▶ **WHAT THE EXERCISE ASKS**: Give the material again in full, matching it exactly.

┄┄┄┄┄┄┄┄┄┄

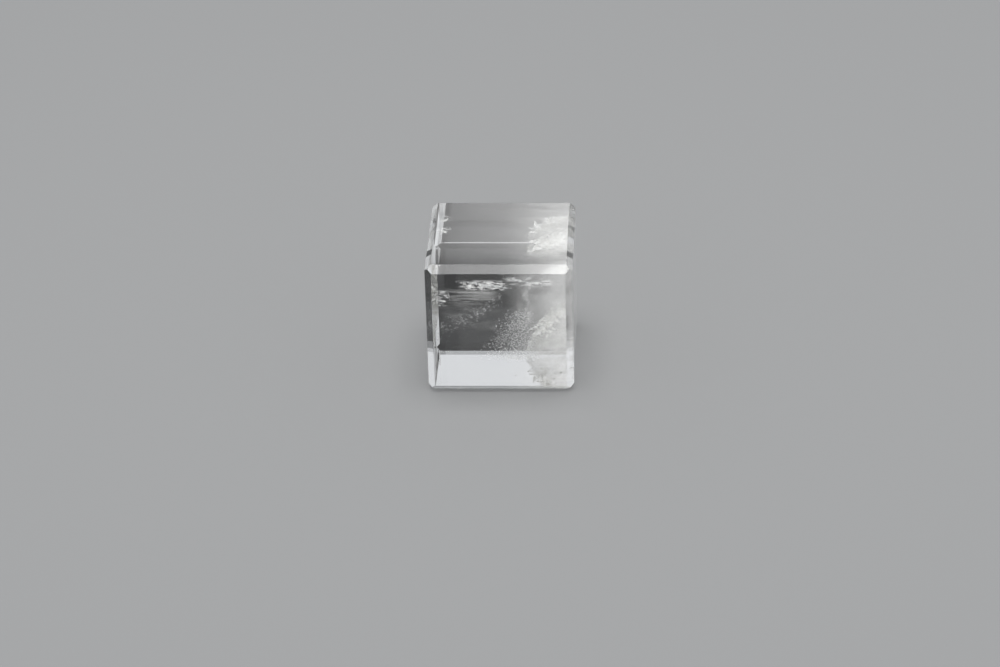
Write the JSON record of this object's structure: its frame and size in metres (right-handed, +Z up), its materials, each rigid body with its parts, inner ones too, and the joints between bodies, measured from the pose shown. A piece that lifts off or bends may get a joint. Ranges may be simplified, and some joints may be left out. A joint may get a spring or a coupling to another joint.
{
  "type": "polished clear quartz cube",
  "caption": "Small polished cube of clear natural quartz with bevelled edges and whitish veils, cracks and a milky corner sealed inside; stands on any face.",
  "frame": {"origin": "centre of the flat face that it rests on", "axes": "+Z up, +X to the right along the front face, +Y from the front to the back"},
  "size_m": [0.025, 0.025, 0.0242],
  "materials": {
    "clear_quartz": "polished, colourless, refractive index 1.544",
    "milky_quartz": "cloudy white",
    "veil_specks": "fine white fluid specks",
    "crack_face": "bright, mirror-like where light strikes it",
    "mineral_grain": "dull dark grain"
  },
  "bodies": {
    "root": {"crystal_body": "clear_quartz", "milky_zone": "milky_quartz", "cleavage_flakes": "crack_face", "upper_veil_left": "veil_specks", "upper_veil_right": "veil_specks", "diagonal_veil": "veil_specks", "vertical_veil": "veil_specks", "speck_field": "veil_specks", "corner_feather": "veil_specks", "glint_cracks": "crack_face", "growth_bands": "veil_specks", "mineral_grains": "mineral_grain"}
  },
  "joints": []
}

┄┄┄┄┄┄┄┄┄┄

▶ **OUTPUT FOR THIS TASK**:
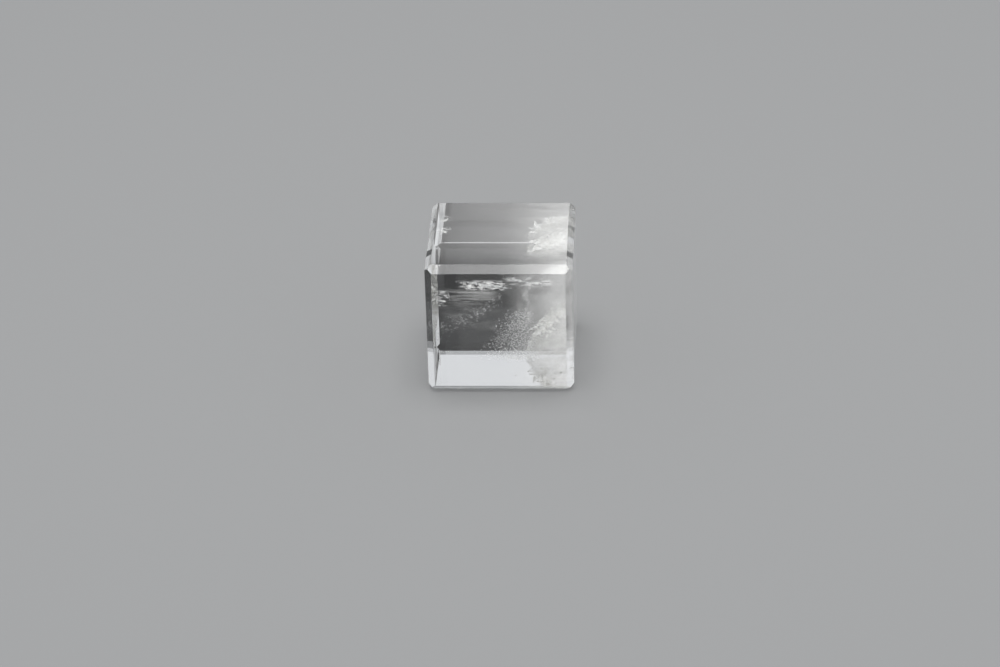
Write the JSON record of this object's structure: its frame and size in metres (right-handed, +Z up), its materials, each rigid body with its parts, inner ones too, and the joints between bodies, measured from the pose shown. A piece that lifts off or bends may get a joint. Ranges may be simplified, and some joints may be left out. A joint may get a spring or a coupling to another joint.
{
  "type": "polished clear quartz cube",
  "caption": "Small polished cube of clear natural quartz with bevelled edges and whitish veils, cracks and a milky corner sealed inside; stands on any face.",
  "frame": {"origin": "centre of the flat face that it rests on", "axes": "+Z up, +X to the right along the front face, +Y from the front to the back"},
  "size_m": [0.025, 0.025, 0.0242],
  "materials": {
    "clear_quartz": "polished, colourless, refractive index 1.544",
    "milky_quartz": "cloudy white",
    "veil_specks": "fine white fluid specks",
    "crack_face": "bright, mirror-like where light strikes it",
    "mineral_grain": "dull dark grain"
  },
  "bodies": {
    "root": {"crystal_body": "clear_quartz", "milky_zone": "milky_quartz", "cleavage_flakes": "crack_face", "upper_veil_left": "veil_specks", "upper_veil_right": "veil_specks", "diagonal_veil": "veil_specks", "vertical_veil": "veil_specks", "speck_field": "veil_specks", "corner_feather": "veil_specks", "glint_cracks": "crack_face", "growth_bands": "veil_specks", "mineral_grains": "mineral_grain"}
  },
  "joints": []
}